List all Digital Services and their owning teams, in a publicly available catalogue.
List all Digital Platform capabilities and their owning teams.
List all curated test environments with described intent.
Dashboard of recent change requests as an audit trail.
Dashboard of all recent deployments with per-service and per-date filters.
Dashboard of all recent incidents with per-service and per-change request filters.
Deployment indicators for Digital Services and their owning teams.
Digital Service reliability data, showing availability % and time to restore.
An example of a Services Catalogue is Spotify's Backstage
Add new joiner to organisation-wide tools and processes on arrival.
Add new joiner to team tools and permissions on arrival.
Remove leaver from team and organisation-wide tools on departure.
Transfer all service setup from one team to another team.
Delete a service in its entirety.
I joined the Self Assessment team at HMRC in 2015. In many projects I was involved in beforehand, the developers often didn’t have an opportunity to see their services in use. I find this approach incomplete and unsatisfying. Hence, I was glad when on my first day at HMRC, we reviewed telemetry dashboards as part of our standup.

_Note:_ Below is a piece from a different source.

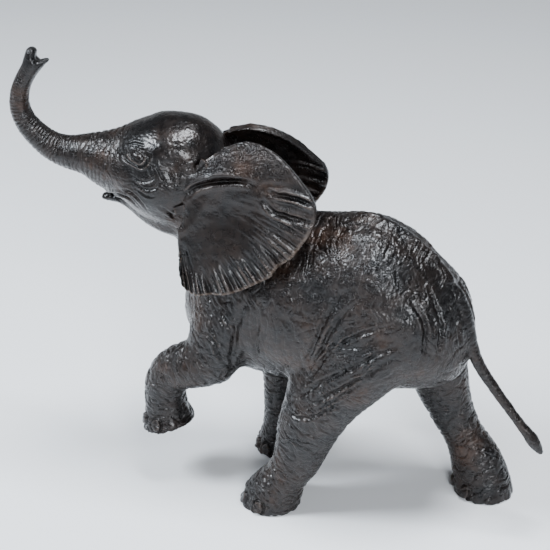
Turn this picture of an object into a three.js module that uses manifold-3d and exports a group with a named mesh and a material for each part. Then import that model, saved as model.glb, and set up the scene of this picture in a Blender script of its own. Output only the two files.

The telemetry embedded into the Tax Platform didn’t just help us to debug problems in production. Inspecting how our service operated under real load helped me understand Scala in-depth, which was new for me at that time.
Business metrics provided constant feedback on how our changes impact user experience. I believe this contributed to a high sense of ownership in the team.
The ability to customise our telemetry dashboards helped us prepare for the Self Assessment peak in early 2016. Observing the performance of every crucial element of our service under higher load made us confident that our response to a potential failure would be effective.